INTEC   05402
INSTITUTO DE DESARROLLO TECNOLOGICO PARA LA INDUSTRIA QUIMICA
Unidad Ejecutora - UE
congresos y reuniones científicas
Título:
Novel complex phenomena in atomic surface diffusion.
Autor/es:
FERRÓN, J; GÓMEZ, L.; MIRANDA, R.; DE MIGUEL, J.J.
Lugar:
Paris, Francia
Reunión:
Conferencia; 24th European Conference on Surface Science.; 2006
Resumen:
Based on Molecular Dynamics simulations with EAM
interatomic potentials it was recently demonstrated that in the surface
self-diffusion of Cu on Cu(111) most of the atomic jumps take place in a
non-random manner, thus contradicting the traditional view of atomic diffusion
as a purely stochastic, thermally activated process [1]. At high temperatures
the atomic displacements span several nearest-neighbor distances, whereas at
low temperature the so-called recrossings dominate: these are double jumps in
which the atom oscillates back-and-forth between two neighboring adsorption
sites with zero net displacement.
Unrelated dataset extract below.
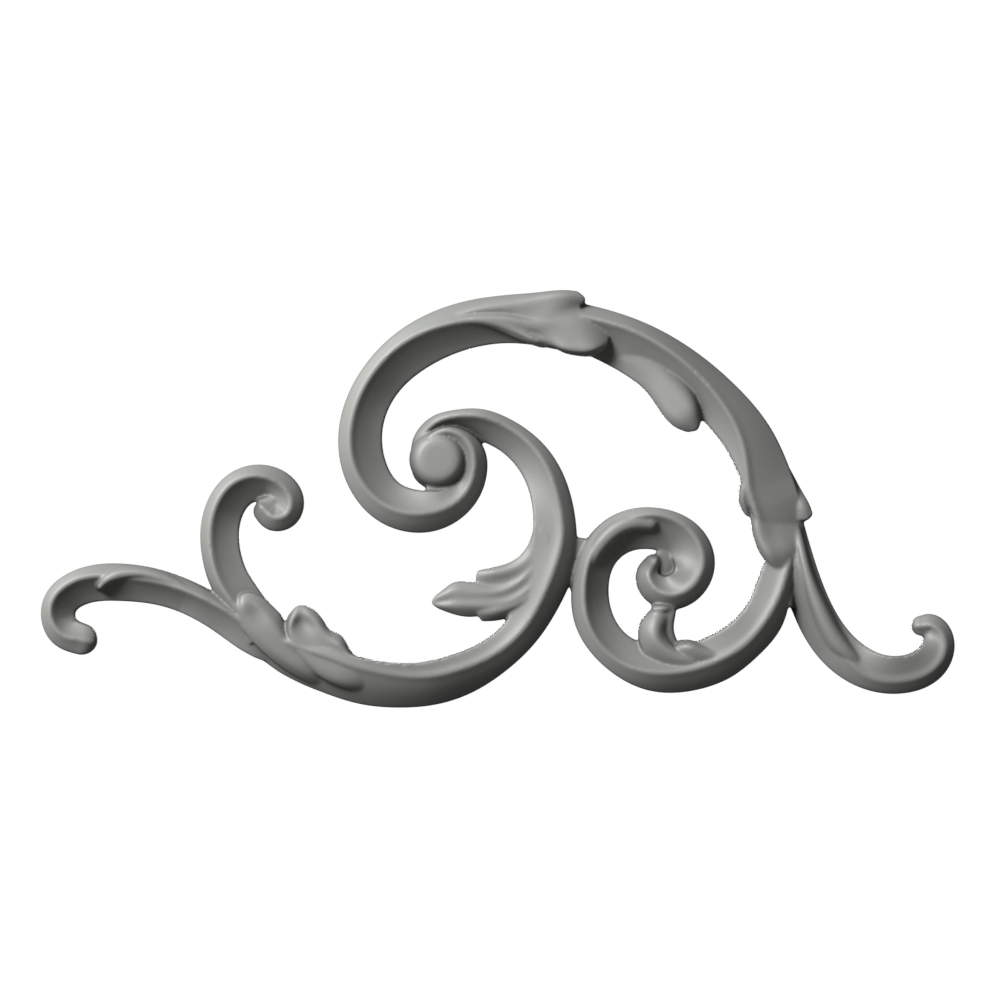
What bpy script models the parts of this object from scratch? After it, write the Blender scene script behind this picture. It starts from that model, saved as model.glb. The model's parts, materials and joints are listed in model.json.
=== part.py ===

As a result of these observations, it is
clear that the atomic movements cannot be correctly described in general in
terms of a random walk model.
Here we present new results giving additional insight
into this suggestive subject. Firstly, the simulations have been extended to
Au, demonstrating that the same basic behavior is found, i.e., these phenomena
are not specific for Cu. From our simulations a complex picture emerges in
which atomic diffusion seems to be a highly concerted process involving many
substrate atoms. This view is supported by simulated experiments in which the
correlations are destroyed by forced randomization of the substrate atoms (but
not the diffusing adatom) during saddle-point crossing. Finally, we also
demonstrate the influence of the substrate structure and geometry by comparing
simulations on flat and stepped surfaces.